Toastmasters International (TI), often simply known as "Toastmasters," is a worldwide nonprofit organization that helps people develop communication, leadership, and public speaking skills through its local member clubs. Toastmasters developed out of a single club. This club is now known as Smedley Club Number 1, which was founded by Ralph C. Smedley on 22 October 1924 and held at the Santa Ana YMCA in the state of California. Toastmasters International became incorporated on 19 December 1932.
Currently, there are over 11,500 Toastmasters clubs located in over 90 countries, with most in the United States and Canada. Local clubs can have anywhere from six to 40 members, and they may meet weekly, biweekly, or monthly. At club meetings, members practice public speaking and offer each other feedback. Except for a paid staff of about 60 at World Headquarters, TI is run entirely by volunteers.
Toastmasters membership was originally open to men only, but today it has a non-discrimination policy allowing membership to anyone over 18. Women were first admitted to Toastmasters clubs in 1973. In rare instances, people under 18 are admitted, though they may not officially join until their 18th birthday. Toastmasters sponsors groups that help teach communication and leadership skills to those under 18 as well. Gavel Clubs are geared towards teenagers, while the eight-session Youth Leadership program is for younger school-aged children.
In some cases, Toastmasters clubs may have restricted membership, but only under certain terms. Club membership may be restricted to members of a business or to those who have already advanced beyond a certain level in Toastmasters. Any restrictions based on gender, ethnicity, nationality, or similar criteria are not allowed.

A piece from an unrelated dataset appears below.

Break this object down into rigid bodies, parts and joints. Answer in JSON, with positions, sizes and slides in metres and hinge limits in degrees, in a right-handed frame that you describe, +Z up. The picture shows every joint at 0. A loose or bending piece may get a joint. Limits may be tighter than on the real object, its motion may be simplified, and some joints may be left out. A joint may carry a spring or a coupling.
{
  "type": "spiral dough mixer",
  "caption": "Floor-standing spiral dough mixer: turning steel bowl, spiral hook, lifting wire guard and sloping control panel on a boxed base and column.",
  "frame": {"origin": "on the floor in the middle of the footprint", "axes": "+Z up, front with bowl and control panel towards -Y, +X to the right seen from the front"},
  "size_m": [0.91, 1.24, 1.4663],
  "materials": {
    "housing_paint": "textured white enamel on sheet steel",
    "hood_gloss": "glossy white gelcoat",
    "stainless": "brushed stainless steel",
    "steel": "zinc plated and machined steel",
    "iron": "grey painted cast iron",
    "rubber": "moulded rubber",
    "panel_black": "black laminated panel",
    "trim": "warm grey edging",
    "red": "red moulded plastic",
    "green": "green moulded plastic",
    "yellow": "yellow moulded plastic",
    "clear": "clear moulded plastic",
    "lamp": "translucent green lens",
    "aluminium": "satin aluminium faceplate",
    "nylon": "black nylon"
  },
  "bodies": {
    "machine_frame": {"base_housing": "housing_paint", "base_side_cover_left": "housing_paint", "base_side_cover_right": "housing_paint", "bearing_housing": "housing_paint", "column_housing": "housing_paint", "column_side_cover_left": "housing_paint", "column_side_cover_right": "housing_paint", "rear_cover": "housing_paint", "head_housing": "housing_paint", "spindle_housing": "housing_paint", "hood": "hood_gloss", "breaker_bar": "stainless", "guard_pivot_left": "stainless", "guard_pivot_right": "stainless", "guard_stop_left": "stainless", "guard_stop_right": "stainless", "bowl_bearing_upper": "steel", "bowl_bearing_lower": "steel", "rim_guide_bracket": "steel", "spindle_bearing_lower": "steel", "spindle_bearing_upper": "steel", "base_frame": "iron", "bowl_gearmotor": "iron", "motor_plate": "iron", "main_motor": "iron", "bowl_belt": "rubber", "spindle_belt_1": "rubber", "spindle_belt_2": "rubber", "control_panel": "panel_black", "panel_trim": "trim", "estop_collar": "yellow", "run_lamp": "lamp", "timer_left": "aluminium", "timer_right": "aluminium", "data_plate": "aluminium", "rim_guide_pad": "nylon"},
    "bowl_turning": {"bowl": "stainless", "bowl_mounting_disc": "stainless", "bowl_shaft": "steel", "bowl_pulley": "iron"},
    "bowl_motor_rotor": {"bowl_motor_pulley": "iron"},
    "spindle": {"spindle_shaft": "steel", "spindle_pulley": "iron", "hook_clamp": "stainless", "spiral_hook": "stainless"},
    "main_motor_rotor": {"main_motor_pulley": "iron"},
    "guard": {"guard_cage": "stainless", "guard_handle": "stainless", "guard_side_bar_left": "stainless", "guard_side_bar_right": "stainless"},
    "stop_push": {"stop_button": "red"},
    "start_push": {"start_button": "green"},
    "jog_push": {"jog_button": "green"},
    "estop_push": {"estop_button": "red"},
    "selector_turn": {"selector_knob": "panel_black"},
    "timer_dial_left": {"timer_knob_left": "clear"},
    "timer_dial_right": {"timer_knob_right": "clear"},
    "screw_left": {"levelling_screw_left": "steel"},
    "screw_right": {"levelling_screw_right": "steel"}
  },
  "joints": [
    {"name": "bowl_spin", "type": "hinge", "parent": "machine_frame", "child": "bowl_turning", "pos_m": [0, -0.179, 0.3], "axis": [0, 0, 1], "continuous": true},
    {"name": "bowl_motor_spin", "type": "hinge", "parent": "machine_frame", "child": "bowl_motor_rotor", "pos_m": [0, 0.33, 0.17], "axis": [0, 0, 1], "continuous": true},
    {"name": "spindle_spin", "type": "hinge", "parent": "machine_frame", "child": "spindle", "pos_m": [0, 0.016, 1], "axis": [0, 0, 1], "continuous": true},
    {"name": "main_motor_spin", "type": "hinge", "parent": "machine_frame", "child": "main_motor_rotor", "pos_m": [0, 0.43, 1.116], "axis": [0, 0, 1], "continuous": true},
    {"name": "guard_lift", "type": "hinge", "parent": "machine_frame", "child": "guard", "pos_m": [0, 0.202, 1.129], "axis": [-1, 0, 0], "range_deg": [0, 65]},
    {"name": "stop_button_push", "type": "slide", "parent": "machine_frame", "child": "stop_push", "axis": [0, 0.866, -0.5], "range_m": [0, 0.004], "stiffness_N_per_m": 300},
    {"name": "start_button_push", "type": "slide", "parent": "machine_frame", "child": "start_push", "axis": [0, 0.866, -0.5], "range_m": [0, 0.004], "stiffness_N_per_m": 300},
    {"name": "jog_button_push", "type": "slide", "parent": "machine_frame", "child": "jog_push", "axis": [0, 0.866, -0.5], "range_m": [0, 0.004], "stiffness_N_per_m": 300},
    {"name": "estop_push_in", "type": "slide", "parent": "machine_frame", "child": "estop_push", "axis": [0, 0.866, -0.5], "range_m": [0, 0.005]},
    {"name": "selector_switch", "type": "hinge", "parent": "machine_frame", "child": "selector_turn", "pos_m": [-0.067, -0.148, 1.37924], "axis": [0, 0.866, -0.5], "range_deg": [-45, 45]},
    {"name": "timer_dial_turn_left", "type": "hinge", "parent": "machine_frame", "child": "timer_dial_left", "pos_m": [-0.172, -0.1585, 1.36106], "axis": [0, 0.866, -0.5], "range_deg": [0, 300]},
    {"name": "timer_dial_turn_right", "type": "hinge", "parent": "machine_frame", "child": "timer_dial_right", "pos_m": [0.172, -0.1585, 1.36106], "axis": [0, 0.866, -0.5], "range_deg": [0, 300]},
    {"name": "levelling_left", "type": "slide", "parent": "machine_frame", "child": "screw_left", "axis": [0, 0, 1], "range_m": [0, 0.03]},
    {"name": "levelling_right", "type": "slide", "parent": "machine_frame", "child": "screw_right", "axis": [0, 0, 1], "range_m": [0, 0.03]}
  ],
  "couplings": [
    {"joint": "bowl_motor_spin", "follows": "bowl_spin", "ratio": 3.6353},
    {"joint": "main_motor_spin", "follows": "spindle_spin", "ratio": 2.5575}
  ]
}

Toastmasters meetings are at least an hour long and may be as long as two hours. There are three main parts to each meeting: prepared speeches; table topics, in which members gain practice speaking extemporaneously on previously unknown topics; and evaluations. Each meeting is conducted by a Toastmaster of the Day or of the Evening. Evaluations are led by a General Evaluator, who calls on individual evaluators to give their assessment of the prepared and extemporaneous speeches.
Helper reports are another part of Toastmaster evaluations. There are three helpers: a Grammarian, who keeps track of grammatical errors, awkward phrasing, mispronunciation, and sometimes positive language usage; an Ah-counter, who counts each instance of "ah," "um," and similar space-fillers in a member's speech; and a Timer, who times each speech, evaluation, and table topics response.
Toastmasters offers two education tracks, Communication and Leadership. After completing both tracks, a member earns the title of Distinguished Toastmaster. New members receive booklets with projects that must be completed in order to advance through the levels in each track. The Communication track has four levels: Competent Communicator (CC), Advanced Communicator (AC) Bronze, AC Silver, and AC Gold. The Leadership track has three levels: Competent Leader (CL), Advanced Leader (AL) Bronze, and AL Silver.
While most Toastmasters activity takes place at the club level, there are also at least four district-level events per year, annual regional conferences, and an annual international conference. At the regional and international conferences, awards are presented to clubs and individuals. The Toastmasters' International Speech Contest, the only Toastmasters contest that progresses past the district level, also takes place at the international conference.